A few days later, we went to a breakfast at our new church, because we wanted to explore the volunteer options there. I sometimes spend Christmas or Thanksgiving without my family and I wanted to investigate feeding the homeless during those times.

When we went in, we were given name tags and moved from group to group, in a form of musical chairs. When I first saw this, I was dismayed, but then I cheered up, because I met more "extraordinary ordinary" people there than I’ve met in any one place in a long time. I met a gay man who said he felt welcome there. I met a divorced woman who discovered that the man she loved had only a month to live, so she wanted to get an annulment so she could marry him in the Catholic church before he died. The priest said there was no way he could rush the annulment through, but he told her to follow her heart and they were married by her new father-in- law, who turned out to be a Lutheran minister. Tears began running down my cheeks as she told her story, and I decided I really liked the way that "rules" and dogma were not held to be more important than people’s needs.

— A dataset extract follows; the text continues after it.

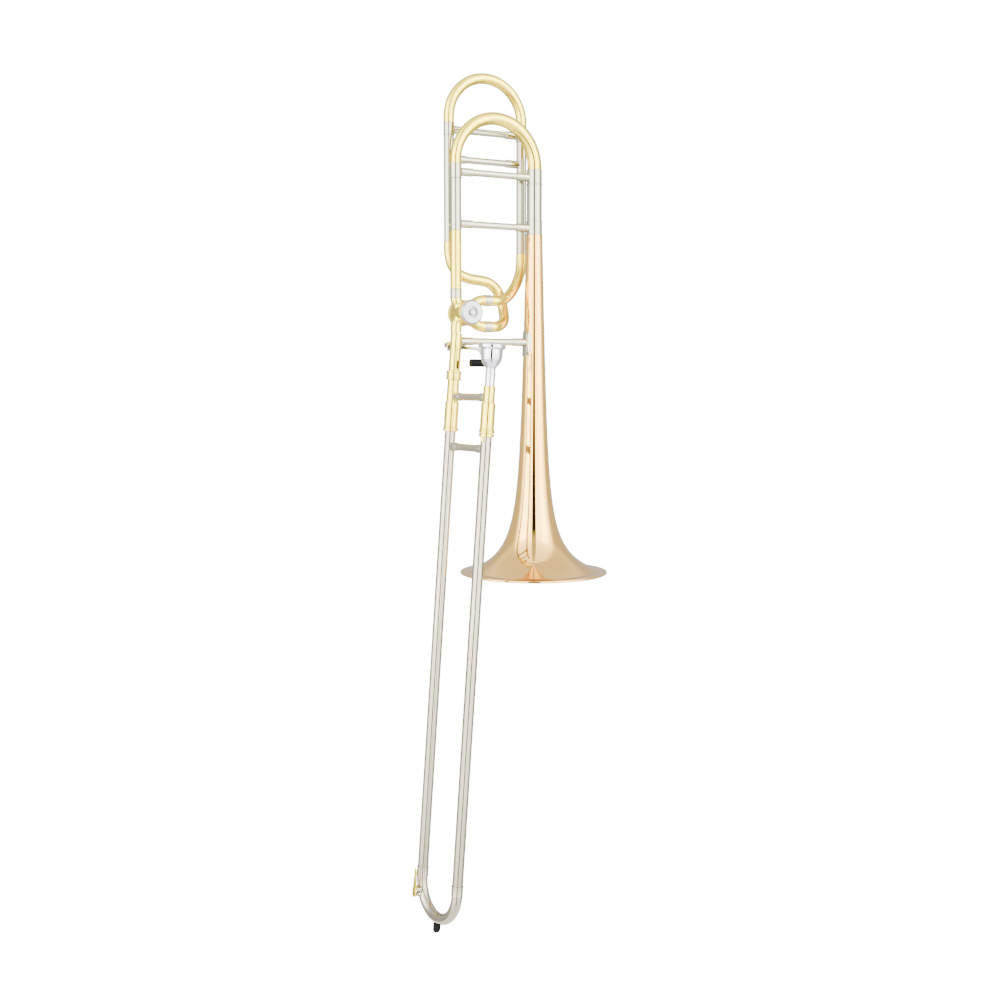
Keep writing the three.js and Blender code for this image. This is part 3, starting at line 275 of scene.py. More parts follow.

Impressed as I was by all the ordinary, selfless people I had just met, I went to a lecture that night, where I was greeted with a big hug by a woman I had never met who was instrumental in saving my life three years ago. She heard Whitley talking about my burst aneurysm on the Art Bell show, and called a doctor she knew, who managed to get me transferred to the best hospital in town, where an extraordinary neurologist worked tirelessly to save my life. Despite her courageous intervention on my behalf, she would definitely describe herself as an "ordinary" person.

Then one of the speakers began going on and on about how ordinary people are dumb, lazy, selfish, ineffective, etc. His message was so poisonous that several people there actually started to feel nauseous. I thought, "Does this man KNOW any ordinary people? I’m so glad I do!"